June 7, 2012
As ordered reported by the House Committee on Natural Resources on May 16, 2012
CBO estimates that enacting H.R. 4382 would increase offsetting receipts from bonus bids by $2 million over the 2013-2022 period; therefore, pay-as-you-go procedures apply. We estimate that implementing the bill would not affect discretionary spending. Enacting H.R. 4382 would not affect revenues.
H.R. 4382 would require the Secretary of the Interior to offer for sale at least 25 percent of onshore federal lands nominated by firms for oil and gas leasing. Based on information provided by the Bureau of Land Management (BLM) about the amount of nominated lands leased, CBO estimates that implementing that provision would not affect the federal budget because, under current law, the agency already offers for sale more than 25 percent of the acreage nominated.

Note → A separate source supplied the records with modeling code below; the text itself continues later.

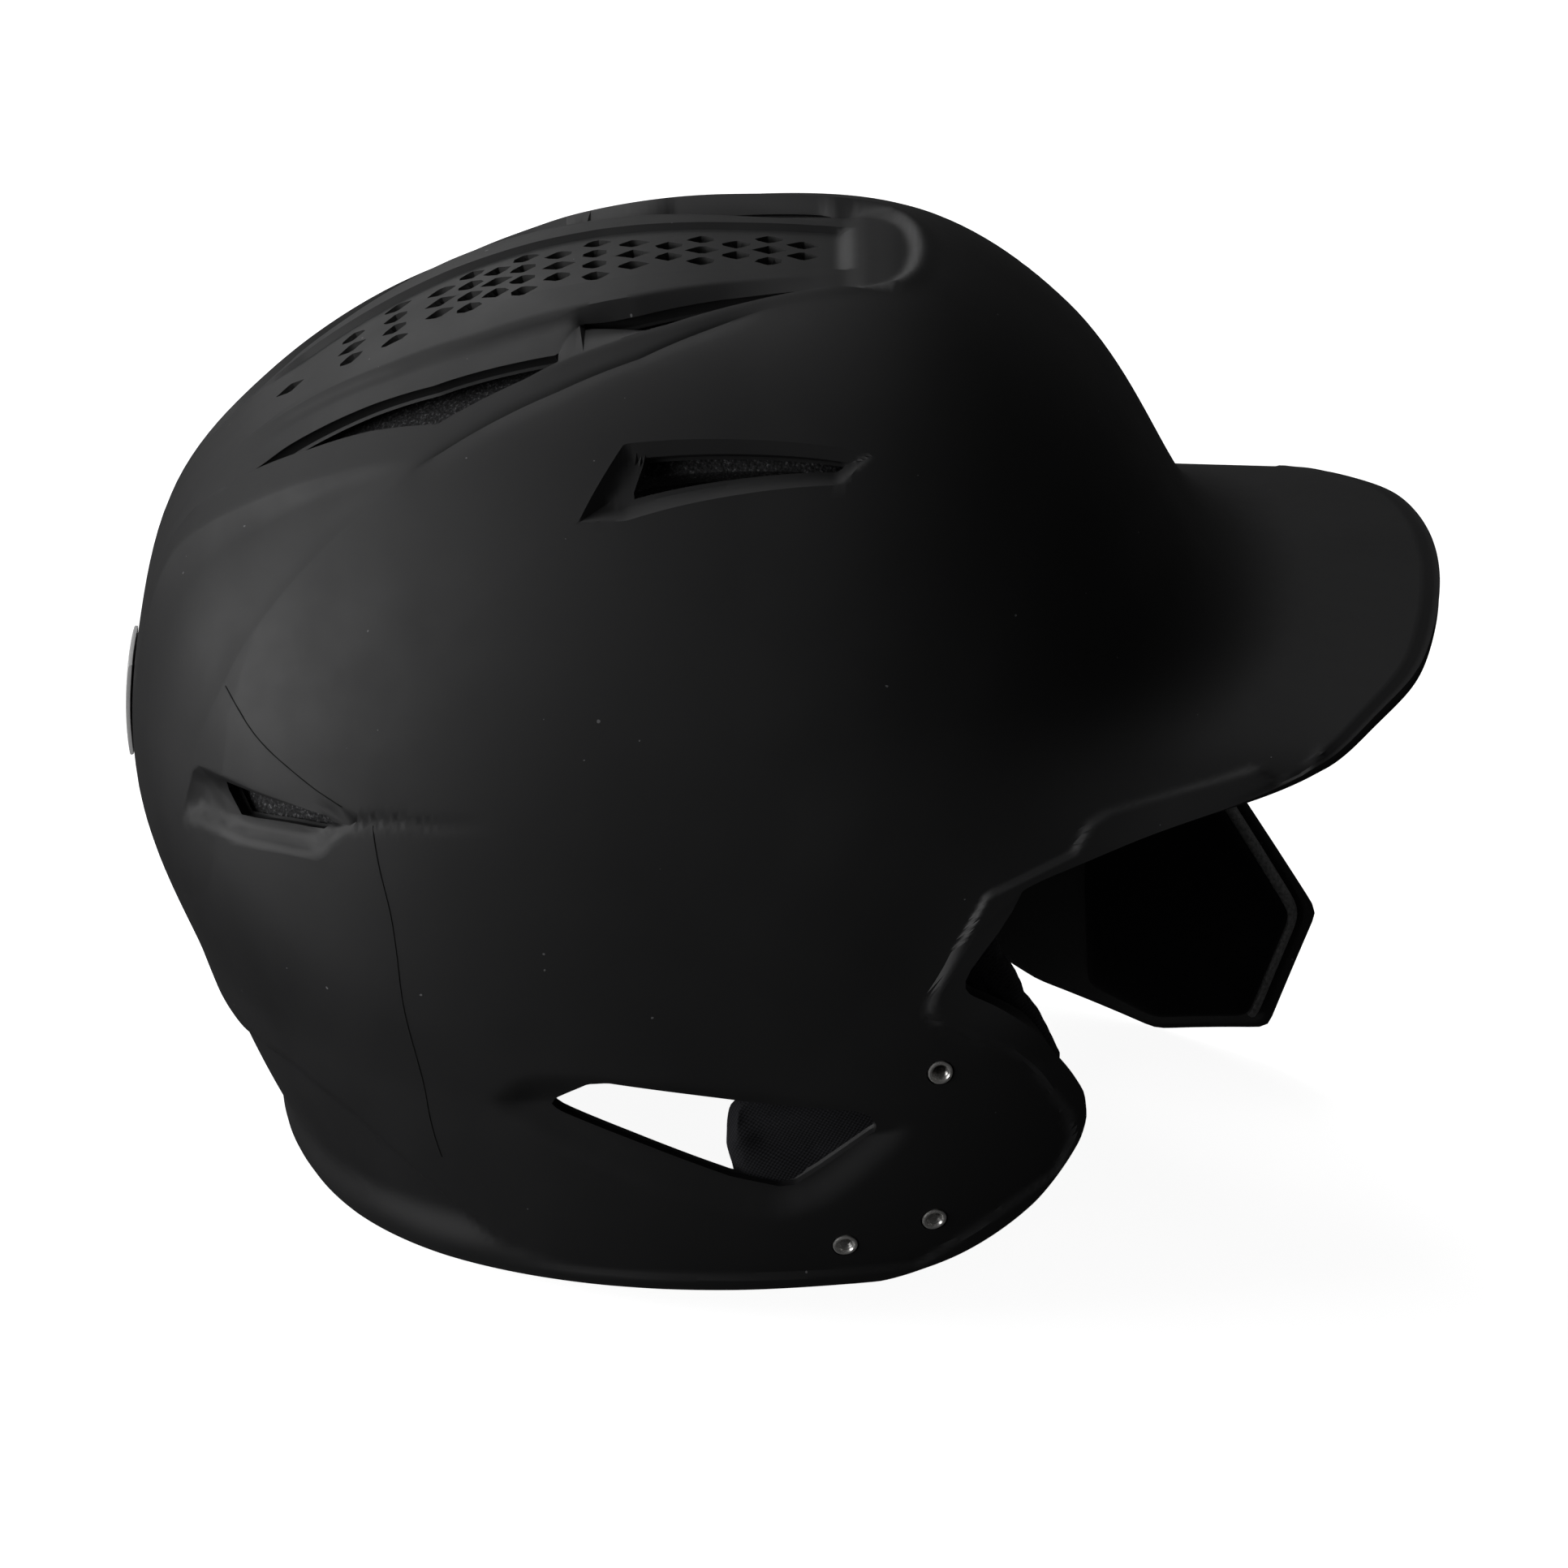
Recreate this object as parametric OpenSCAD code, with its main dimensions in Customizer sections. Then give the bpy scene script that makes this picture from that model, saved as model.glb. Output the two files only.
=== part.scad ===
// Batting helmet with two ear flaps and a bolt-on jaw guard on the wearer's left side.
// Millimetres, +X to the front (bill), +Y to the wearer's left, +Z up.
// The helmet stands on a table, so its own upright frame is leaned over by the rest pose.

/* [Shell] */
// Half width of the shell across the ears
half_width = 104; // [98:0.5:110]
// Wall thickness of the shell
wall = 3.4; // [2.5:0.1:5]
// Height of the ear axis above the lower rim
ear_height = 40; // [34:1:48]
// Fore and aft place of the ear axis
ear_x = -12; // [-20:1:-4]

/* [Bill] */
// Reach of the bill tip in front of the helmet's middle
bill_reach = 149; // [135:1:160]
// Height of the bill's crest line above the rim
bill_height = 134; // [126:1:142]
// Droop of the bill from its crest to 80 mm out to each side
bill_droop = 12; // [6:0.5:20]
// Size of the fillet where the bill meets the forehead
bill_fillet = 16; // [6:1:26]

/* [Openings] */
// Radius that softens the corners of the side vents
vent_corner = 1.2; // [0.6:0.1:3]

/* [Threaded inserts] */
// Outside radius of the metal insert
insert_radius = 2.8; // [2.4:0.1:3.4]
// Radius of the threaded bore
bore_radius = 1.65; // [1.4:0.05:2]
// Length of the insert and of its bore
insert_length = 8; // [6:0.5:10]
// Radial clearance between insert and shell
insert_gap = 0.3; // [0.2:0.05:0.5]

/* [Liner and pads] */
// Thickness of the foam liner blocks
liner_thickness = 13; // [8:0.5:18]
// Gap between neighbouring layers
layer_gap = 0.5; // [0.3:0.1:1]
// Thickness of the fabric covered pads
pad_thickness = 9; // [6:0.5:14]

/* [Jaw guard] */
// Thickness of the guard plate
guard_wall = 3; // [2.5:0.1:4]
// Distance of the guard's inner face from the middle plane at its rear
guard_offset = 102.5; // [101:0.5:106]
// Thickness of the guard's foam pad
guard_pad = 9; // [6:0.5:12]

/* [Rest pose] */
// Lean of the helmet towards its right side when it stands on a table
rest_roll = 2.7; // [0:0.1:12]
// Nose-down turn of the helmet when it stands on a table, negative for nose-up
rest_pitch = -6.9; // [-10:0.1:4]
// Lift that puts the lowest point on the table
rest_lift = 14.8; // [0:0.1:40]
// Shift that centres the part fore and aft
rest_shift_x = 14.9; // [-20:0.1:20]
// Shift that centres the part side to side
rest_shift_y = 0.1; // [-20:0.1:20]

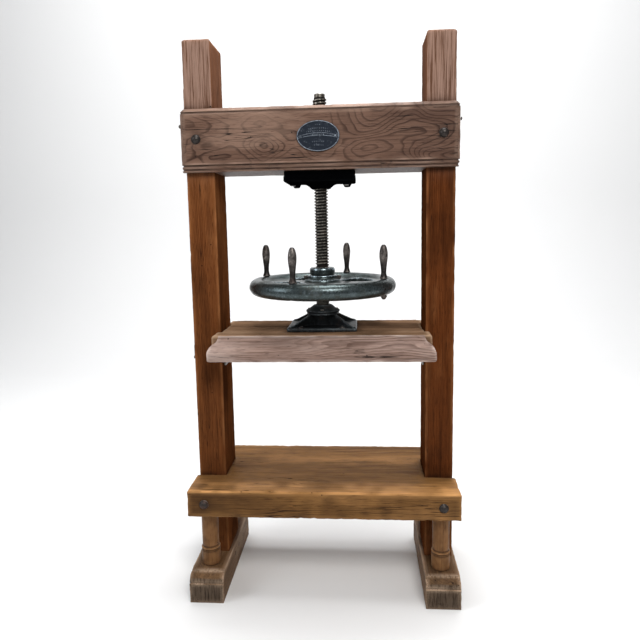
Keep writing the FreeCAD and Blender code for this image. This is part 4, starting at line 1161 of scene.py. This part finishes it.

The bill also would prevent the Secretary from taking certain actions that would delay or cancel leases, lease sales, or project approvals. CBO estimates that this provision also would not affect the federal budget because, under current law, the Secretary rarely takes such actions and the budgetary effects of those actions are typically small.
H.R. 4382 would prohibit the Secretary from deferring lease sales in areas where BLM is revising existing land use plans. Because leasing is deferred for up to five years in areas undergoing land use planning, CBO expects that certain areas would be leased sooner under H.R. 4382 than under current law. Based on information provided by BLM, CBO expects that leasing activities are deferred on about 150,000 new acres per year. Based on information about the amount of acres leased annually relative to the amount of acres available for lease, CBO estimates that accelerating leasing of those lands would increase offsetting receipts from bonus bids by $2 million over the 2013-2022 period.
H.R. 4382 contains no intergovernmental or private-sector mandates as defined in the Unfunded Mandates Reform Act.